Cost Optimization Strategies for Large-Scale Methane Compliance
Beyond shared infrastructure, large developments offer several avenues for cost optimization that single-building projects simply cannot access.
Volume Procurement
Large developments can negotiate project-wide supply agreements for vapor barrier materials, piping and ventilation components, detection equipment, and contractor services. According to ENR (Engineering News-Record), volume purchasing on multi-phase construction projects typically yields 10–20% savings on specialty materials compared to phase-by-phase procurement.
For methane barrier products specifically, ordering full-project quantities of LARR-approved materials upfront locks in pricing and avoids potential supply chain disruptions. The newly advanced methane barrier technologies — including roll-out membranes that replace costlier spray-applied asphalt emulsion barriers — offer additional savings potential at scale, with installed costs dropping from $7–8 per square foot to $5–6 per square foot.
Contractor Continuity and Design Standardization
Using the same methane mitigation contractor across phases generates learning curve benefits, simplified coordination, and potential volume arrangements. Negotiate multi-phase contracts that incentivize quality and schedule performance.
Standardizing mitigation details across phases also reduces engineering effort for later buildings. Once a successful methane mitigation design approach is developed and proven in early phases, it replicates with minimal redesign. This standardization is especially effective for Level 1 through Level 3 sites where passive systems — vapor barriers and sub-slab ventilation — form the primary mitigation components.
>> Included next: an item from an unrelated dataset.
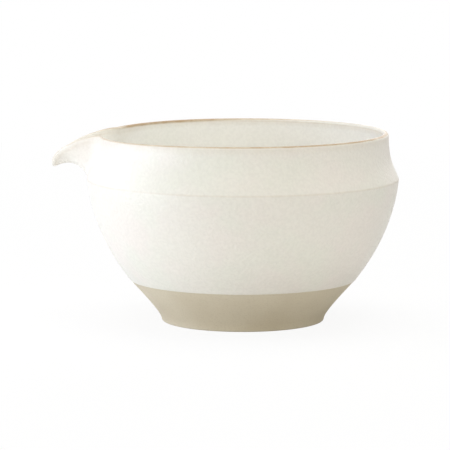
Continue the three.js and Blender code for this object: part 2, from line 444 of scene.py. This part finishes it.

Long-Term Management Planning for Multi-Building Developments
A development with dozens of buildings needs a management plan that extends well beyond the final certificate of occupancy. Methane mitigation systems require ongoing attention to remain effective and compliant.
Centralized Maintenance Programs
Establish maintenance programs that cover the entire development with consistent standards. Centralized maintenance is typically more efficient than building-by-building arrangements and ensures that no individual structure falls behind on inspections or system checks. For active systems with fans, sensors, and alarms, centralized service contracts can reduce per-unit annual costs by 20–30%.
Integrate methane system monitoring and maintenance into overall property management operations. Train property management staff on system basics and emergency procedures so they can identify potential issues before they become compliance violations.
Documentation and Records for the Life of the Property
Maintain records of testing, design, construction, and maintenance for all phases. These records support ongoing compliance, property transactions, and potential future modifications. According to the Urban Land Institute’s best practices for environmental documentation, organized compliance records can increase property valuations by 3–5% on environmentally sensitive sites by reducing buyer uncertainty during due diligence.
For properties in the LADBS Methane Zone or those governed by DTSC vapor intrusion requirements, regulatory agencies may request historical compliance documentation at any time. A well-organized, development-wide record system makes those requests straightforward rather than disruptive.
Summary
Large-scale developments can achieve 15–30% methane compliance cost savings through master planning, site-wide testing programs, shared infrastructure, and volume procurement. Coordinated approaches reduce redundancy compared to treating each building as a standalone compliance project. Establish consistent specifications, design guidelines, and documentation standards across all phases from the outset to simplify both construction management and long-term property operations. For phased projects in the Los Angeles methane zone, early and thorough planning is the difference between smooth buildouts and costly rework. Contact Sway Features at 888-949-7929 for large-scale development methane consulting.
Frequently Asked Questions
Should I test the entire site before starting construction?
Site-wide testing at project inception often provides the best value for large developments by establishing consistent baseline data and enabling coordinated planning. According to EPA guidance on phased environmental assessment, upfront characterization reduces overall compliance timelines by roughly 22%. However, phased testing may be appropriate when development timelines are uncertain or financing is structured around phases. Most successful large projects use a hybrid approach — site-wide screening followed by detailed phase-by-phase testing informed by the screening results.
Can multiple buildings share a single methane monitoring system?
Yes, and doing so often reduces per-building equipment costs by 30–40%. Centralized monitoring systems can serve multiple buildings across a development, providing unified oversight from a single control center. The system design must ensure each building receives appropriate coverage and response capability. This approach is especially cost-effective for Level 4 and Level 5 methane hazard sites where LADBS requires active monitoring with sensors and alarm systems.
How do I coordinate mitigation between construction phases?
Document phase boundary requirements clearly in specifications for both ending and beginning phases. Provide for interim protection of completed systems while adjacent construction occurs, and plan connection points in advance to ensure proper system integration. According to the Associated General Contractors of America, coordination failures at phase boundaries account for approximately 12% of environmental compliance rework costs on phased projects. Protecting exposed vapor barrier edges and detailing future connection points during early phases prevents the most common and costly handoff failures.
How much can volume procurement save on a large development?
According to ENR (Engineering News-Record), volume purchasing on multi-phase construction projects typically yields 10–20% savings on specialty materials. For methane barrier products specifically, roll-out membranes cost $5–6 per square foot installed compared to $7–8 for spray-applied asphalt emulsion barriers — and ordering full-project quantities locks in pricing while avoiding supply chain disruptions.
What records should I keep for long-term methane compliance?
Maintain all testing reports, methane mitigation designs, construction inspection records, maintenance logs, and system modification documentation for every phase. The Urban Land Institute reports that organized environmental compliance records can increase property valuations by 3–5% on sensitive sites by reducing buyer uncertainty during due diligence. Regulatory agencies including LADBS and DTSC may request historical documentation at any time.
Do I need the same contractor for every phase?
While not strictly required, contractor continuity provides significant advantages including learning curve benefits, simplified coordination, and volume pricing arrangements. A contractor who has already worked on phases one and two will be familiar with site conditions, your specifications, and your project team’s communication style — reducing the onboarding friction that typically adds 5–10% to early-phase costs on new contractor relationships.